You are huge. Wow, your ankles are huge. It must be a boy, your neck is hairy. Only 2 kids? boy you better get going to get up to 10. Or we could go California style: 2 kids? Isn't that one too many? You are burdening society. Or better yet, I don't even consider people married until they have a kid.

People are so rude, but at least their lack of tact can sometimes provide some much needed entertainment.

No political rants from Rachel? You sure are your mother's daughter :)

Anne Findlay said...

You should make a T-shirt that says, "Don't touch!"

rachelsaysso said...

A woman in RS told me a few weeks ago that it's a shame I'm not married but that if I don't get married in this life I'll just be assigned to a man in the next life. Like a chore. I scolded her and felt good about it. I don't have a problem with being 33 and single. I have a problem with people who have a problem with it for me.

Jenny said...

There is no way people could think you are big, Rachel. You are a tiny little pregnant thing. Delicate as a flower. Tell people to take their opinions and stick them where the sun don't shine.

Angela said...

People can be such idiots!

KFoxL said...

You have done us all a great public service.
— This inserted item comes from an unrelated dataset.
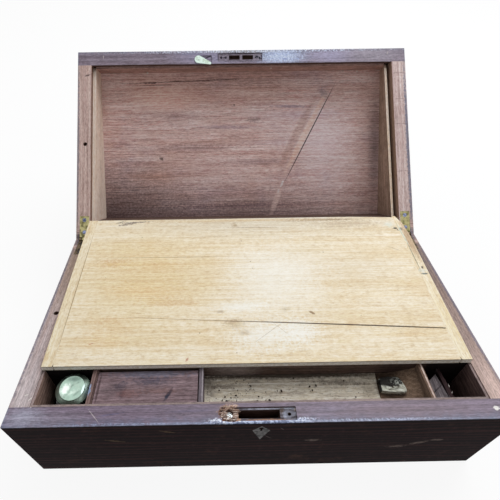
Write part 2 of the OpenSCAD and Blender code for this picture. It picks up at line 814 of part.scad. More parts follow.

Thank you. Every single one of those things happened to me. You should add one more: if someone has MORE than one child at a time, especially if are not a close relative of that person, don't ask "Was that NATURAL??!!" Answer I wanted to give but never dared: "No, it wasn't natural--they are robot cyborgs, actually. Did I ask you what position you were in when you conceieved? I didn't? That must be because IT'S NONE OF YOUR BUSINESS."
Sorry, I lost control. This will lead you to make your blog subscription-only, and my invitation will get lost in the mail.

Keren said...

My personal favorite is "oh, you're not due sooner?" as they stare at my belly. Thanks. I wasn't feeling terribly fat today, but now I do.